__Given request__
In the listing below, find the line that contains "Write the FreeCAD" and the line that contains "SPLIT = 600.0". Quote both and every line between them, exactly, and nothing more.

__Provided material__
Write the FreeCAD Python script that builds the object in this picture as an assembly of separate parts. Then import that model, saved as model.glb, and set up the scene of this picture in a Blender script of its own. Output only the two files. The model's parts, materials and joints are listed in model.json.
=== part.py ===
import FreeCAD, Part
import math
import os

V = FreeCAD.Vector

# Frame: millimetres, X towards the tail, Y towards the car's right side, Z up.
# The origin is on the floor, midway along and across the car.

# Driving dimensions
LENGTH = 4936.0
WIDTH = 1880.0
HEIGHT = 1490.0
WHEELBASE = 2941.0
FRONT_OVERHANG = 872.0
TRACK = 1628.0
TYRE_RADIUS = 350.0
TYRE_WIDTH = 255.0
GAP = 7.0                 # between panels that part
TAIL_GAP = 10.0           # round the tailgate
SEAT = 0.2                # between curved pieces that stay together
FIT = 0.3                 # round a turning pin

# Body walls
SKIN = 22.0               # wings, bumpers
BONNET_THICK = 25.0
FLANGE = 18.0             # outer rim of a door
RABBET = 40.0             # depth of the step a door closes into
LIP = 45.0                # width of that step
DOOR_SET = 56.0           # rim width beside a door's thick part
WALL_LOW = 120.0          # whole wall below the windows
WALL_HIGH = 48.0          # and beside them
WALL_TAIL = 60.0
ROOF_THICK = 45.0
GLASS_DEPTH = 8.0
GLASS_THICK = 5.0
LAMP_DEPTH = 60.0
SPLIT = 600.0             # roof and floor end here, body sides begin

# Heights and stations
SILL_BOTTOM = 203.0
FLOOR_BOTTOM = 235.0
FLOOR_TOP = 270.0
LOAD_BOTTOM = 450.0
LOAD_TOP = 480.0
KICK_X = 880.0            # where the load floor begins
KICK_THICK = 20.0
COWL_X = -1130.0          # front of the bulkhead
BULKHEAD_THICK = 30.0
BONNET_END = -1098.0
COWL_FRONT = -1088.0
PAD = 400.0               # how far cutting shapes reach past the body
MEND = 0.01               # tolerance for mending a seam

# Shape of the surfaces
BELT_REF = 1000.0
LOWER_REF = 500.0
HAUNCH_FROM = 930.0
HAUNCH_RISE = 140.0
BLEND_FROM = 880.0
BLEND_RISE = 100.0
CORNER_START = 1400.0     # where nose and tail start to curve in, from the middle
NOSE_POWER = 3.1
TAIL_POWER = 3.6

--

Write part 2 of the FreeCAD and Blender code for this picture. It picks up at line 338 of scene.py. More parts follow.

--

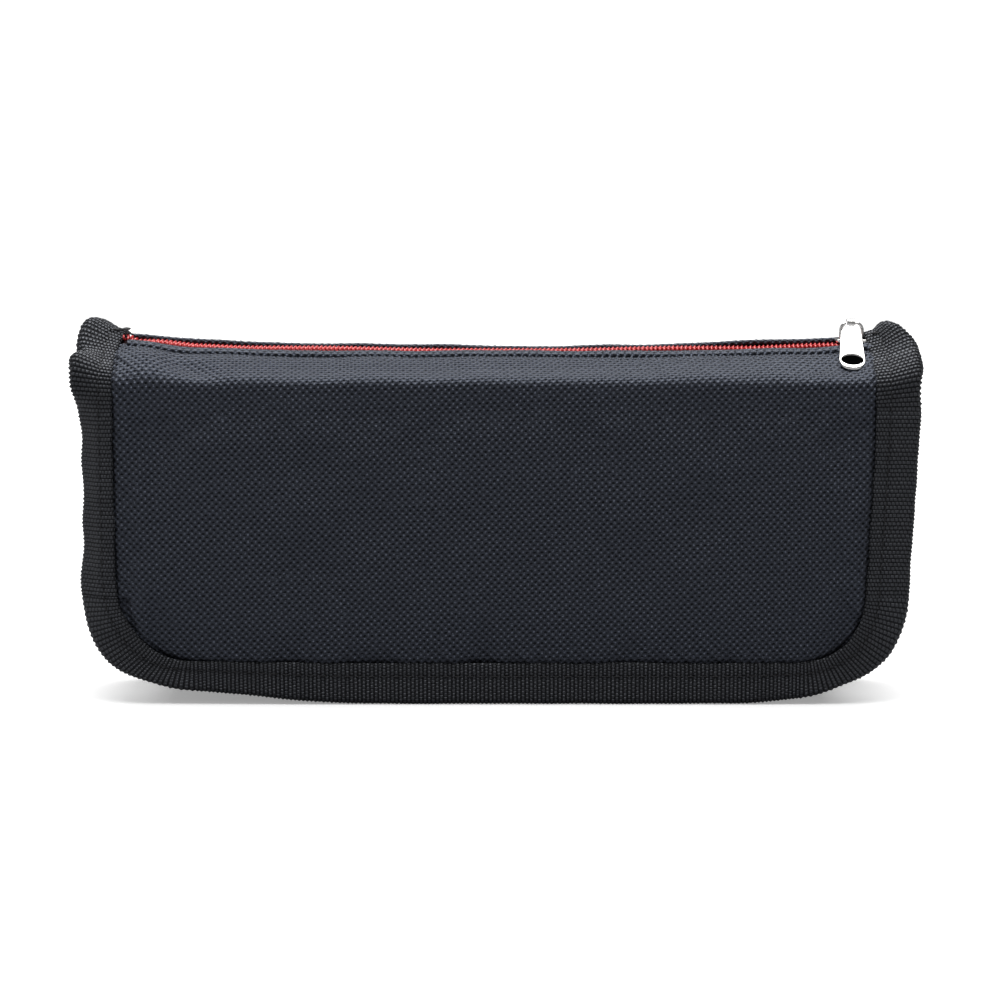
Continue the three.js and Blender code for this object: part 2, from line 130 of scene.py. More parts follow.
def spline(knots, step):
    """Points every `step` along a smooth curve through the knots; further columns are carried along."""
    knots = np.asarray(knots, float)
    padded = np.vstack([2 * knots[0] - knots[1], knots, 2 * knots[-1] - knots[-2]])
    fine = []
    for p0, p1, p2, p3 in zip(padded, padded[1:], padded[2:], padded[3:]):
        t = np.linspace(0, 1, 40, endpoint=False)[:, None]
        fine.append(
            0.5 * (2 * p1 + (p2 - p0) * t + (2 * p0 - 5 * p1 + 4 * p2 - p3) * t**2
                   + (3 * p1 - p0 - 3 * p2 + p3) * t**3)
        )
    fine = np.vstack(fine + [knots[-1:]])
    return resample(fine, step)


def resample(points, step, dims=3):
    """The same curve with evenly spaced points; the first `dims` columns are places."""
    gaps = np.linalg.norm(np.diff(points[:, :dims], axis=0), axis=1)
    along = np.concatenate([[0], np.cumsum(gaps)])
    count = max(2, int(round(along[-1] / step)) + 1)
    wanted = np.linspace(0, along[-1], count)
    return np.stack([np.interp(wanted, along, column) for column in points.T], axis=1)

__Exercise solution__
Write the FreeCAD Python script that builds the object in this picture as an assembly of separate parts. Then import that model, saved as model.glb, and set up the scene of this picture in a Blender script of its own. Output only the two files. The model's parts, materials and joints are listed in model.json.
=== part.py ===
import FreeCAD, Part
import math
import os

V = FreeCAD.Vector

# Frame: millimetres, X towards the tail, Y towards the car's right side, Z up.
# The origin is on the floor, midway along and across the car.

# Driving dimensions
LENGTH = 4936.0
WIDTH = 1880.0
HEIGHT = 1490.0
WHEELBASE = 2941.0
FRONT_OVERHANG = 872.0
TRACK = 1628.0
TYRE_RADIUS = 350.0
TYRE_WIDTH = 255.0
GAP = 7.0                 # between panels that part
TAIL_GAP = 10.0           # round the tailgate
SEAT = 0.2                # between curved pieces that stay together
FIT = 0.3                 # round a turning pin

# Body walls
SKIN = 22.0               # wings, bumpers
BONNET_THICK = 25.0
FLANGE = 18.0             # outer rim of a door
RABBET = 40.0             # depth of the step a door closes into
LIP = 45.0                # width of that step
DOOR_SET = 56.0           # rim width beside a door's thick part
WALL_LOW = 120.0          # whole wall below the windows
WALL_HIGH = 48.0          # and beside them
WALL_TAIL = 60.0
ROOF_THICK = 45.0
GLASS_DEPTH = 8.0
GLASS_THICK = 5.0
LAMP_DEPTH = 60.0
SPLIT = 600.0             # roof and floor end here, body sides begin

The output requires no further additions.